>> Begin
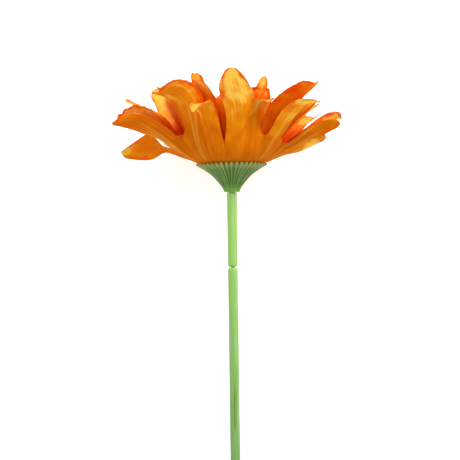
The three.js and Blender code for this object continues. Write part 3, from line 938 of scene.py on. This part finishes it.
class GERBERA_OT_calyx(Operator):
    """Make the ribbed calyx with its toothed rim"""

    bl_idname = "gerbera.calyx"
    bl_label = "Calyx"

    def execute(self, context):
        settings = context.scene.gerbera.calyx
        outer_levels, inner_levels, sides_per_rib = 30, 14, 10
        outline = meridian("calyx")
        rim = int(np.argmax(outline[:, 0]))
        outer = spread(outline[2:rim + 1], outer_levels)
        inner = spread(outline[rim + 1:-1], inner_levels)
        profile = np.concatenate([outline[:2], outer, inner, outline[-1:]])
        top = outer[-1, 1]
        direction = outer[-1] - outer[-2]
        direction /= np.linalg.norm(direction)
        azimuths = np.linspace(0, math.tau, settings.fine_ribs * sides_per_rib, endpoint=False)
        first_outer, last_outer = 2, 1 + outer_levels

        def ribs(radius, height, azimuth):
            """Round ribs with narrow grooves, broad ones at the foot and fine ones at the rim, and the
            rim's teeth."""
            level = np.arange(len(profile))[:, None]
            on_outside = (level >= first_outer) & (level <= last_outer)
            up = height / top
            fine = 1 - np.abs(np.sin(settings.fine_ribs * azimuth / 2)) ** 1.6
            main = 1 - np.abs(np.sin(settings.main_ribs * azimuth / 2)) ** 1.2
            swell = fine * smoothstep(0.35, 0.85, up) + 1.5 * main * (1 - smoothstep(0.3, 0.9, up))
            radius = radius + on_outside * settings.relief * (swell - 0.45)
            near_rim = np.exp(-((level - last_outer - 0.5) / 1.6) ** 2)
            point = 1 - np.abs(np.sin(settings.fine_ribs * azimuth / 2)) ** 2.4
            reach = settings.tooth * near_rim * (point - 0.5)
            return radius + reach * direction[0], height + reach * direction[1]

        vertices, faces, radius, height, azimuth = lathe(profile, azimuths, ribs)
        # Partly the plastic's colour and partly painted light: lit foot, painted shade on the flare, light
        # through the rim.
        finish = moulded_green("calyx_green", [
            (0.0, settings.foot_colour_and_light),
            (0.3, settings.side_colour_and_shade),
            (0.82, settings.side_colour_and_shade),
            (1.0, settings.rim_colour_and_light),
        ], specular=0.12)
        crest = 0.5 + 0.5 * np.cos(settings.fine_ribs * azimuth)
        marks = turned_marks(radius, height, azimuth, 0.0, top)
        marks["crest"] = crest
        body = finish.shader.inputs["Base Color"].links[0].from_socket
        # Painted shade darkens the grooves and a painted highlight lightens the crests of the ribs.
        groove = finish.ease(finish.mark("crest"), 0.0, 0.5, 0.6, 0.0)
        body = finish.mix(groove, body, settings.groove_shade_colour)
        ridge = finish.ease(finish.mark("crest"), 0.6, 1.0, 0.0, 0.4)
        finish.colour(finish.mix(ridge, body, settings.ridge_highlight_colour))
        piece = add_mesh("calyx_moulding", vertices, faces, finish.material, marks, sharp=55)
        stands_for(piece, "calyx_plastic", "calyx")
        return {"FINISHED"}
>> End
Take the material above and return all of it exactly.

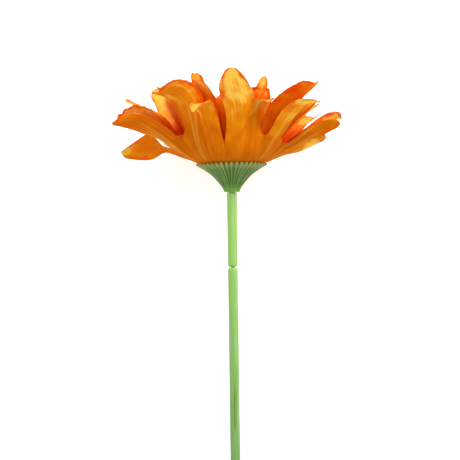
The three.js and Blender code for this object continues. Write part 3, from line 938 of scene.py on. This part finishes it.
class GERBERA_OT_calyx(Operator):
    """Make the ribbed calyx with its toothed rim"""

    bl_idname = "gerbera.calyx"
    bl_label = "Calyx"

    def execute(self, context):
        settings = context.scene.gerbera.calyx
        outer_levels, inner_levels, sides_per_rib = 30, 14, 10
        outline = meridian("calyx")
        rim = int(np.argmax(outline[:, 0]))
        outer = spread(outline[2:rim + 1], outer_levels)
        inner = spread(outline[rim + 1:-1], inner_levels)
        profile = np.concatenate([outline[:2], outer, inner, outline[-1:]])
        top = outer[-1, 1]
        direction = outer[-1] - outer[-2]
        direction /= np.linalg.norm(direction)
        azimuths = np.linspace(0, math.tau, settings.fine_ribs * sides_per_rib, endpoint=False)
        first_outer, last_outer = 2, 1 + outer_levels

        def ribs(radius, height, azimuth):
            """Round ribs with narrow grooves, broad ones at the foot and fine ones at the rim, and the
            rim's teeth."""
            level = np.arange(len(profile))[:, None]
            on_outside = (level >= first_outer) & (level <= last_outer)
            up = height / top
            fine = 1 - np.abs(np.sin(settings.fine_ribs * azimuth / 2)) ** 1.6
            main = 1 - np.abs(np.sin(settings.main_ribs * azimuth / 2)) ** 1.2
            swell = fine * smoothstep(0.35, 0.85, up) + 1.5 * main * (1 - smoothstep(0.3, 0.9, up))
            radius = radius + on_outside * settings.relief * (swell - 0.45)
            near_rim = np.exp(-((level - last_outer - 0.5) / 1.6) ** 2)
            point = 1 - np.abs(np.sin(settings.fine_ribs * azimuth / 2)) ** 2.4
            reach = settings.tooth * near_rim * (point - 0.5)
            return radius + reach * direction[0], height + reach * direction[1]

        vertices, faces, radius, height, azimuth = lathe(profile, azimuths, ribs)
        # Partly the plastic's colour and partly painted light: lit foot, painted shade on the flare, light
        # through the rim.
        finish = moulded_green("calyx_green", [
            (0.0, settings.foot_colour_and_light),
            (0.3, settings.side_colour_and_shade),
            (0.82, settings.side_colour_and_shade),
            (1.0, settings.rim_colour_and_light),
        ], specular=0.12)
        crest = 0.5 + 0.5 * np.cos(settings.fine_ribs * azimuth)
        marks = turned_marks(radius, height, azimuth, 0.0, top)
        marks["crest"] = crest
        body = finish.shader.inputs["Base Color"].links[0].from_socket
        # Painted shade darkens the grooves and a painted highlight lightens the crests of the ribs.
        groove = finish.ease(finish.mark("crest"), 0.0, 0.5, 0.6, 0.0)
        body = finish.mix(groove, body, settings.groove_shade_colour)
        ridge = finish.ease(finish.mark("crest"), 0.6, 1.0, 0.0, 0.4)
        finish.colour(finish.mix(ridge, body, settings.ridge_highlight_colour))
        piece = add_mesh("calyx_moulding", vertices, faces, finish.material, marks, sharp=55)
        stands_for(piece, "calyx_plastic", "calyx")
        return {"FINISHED"}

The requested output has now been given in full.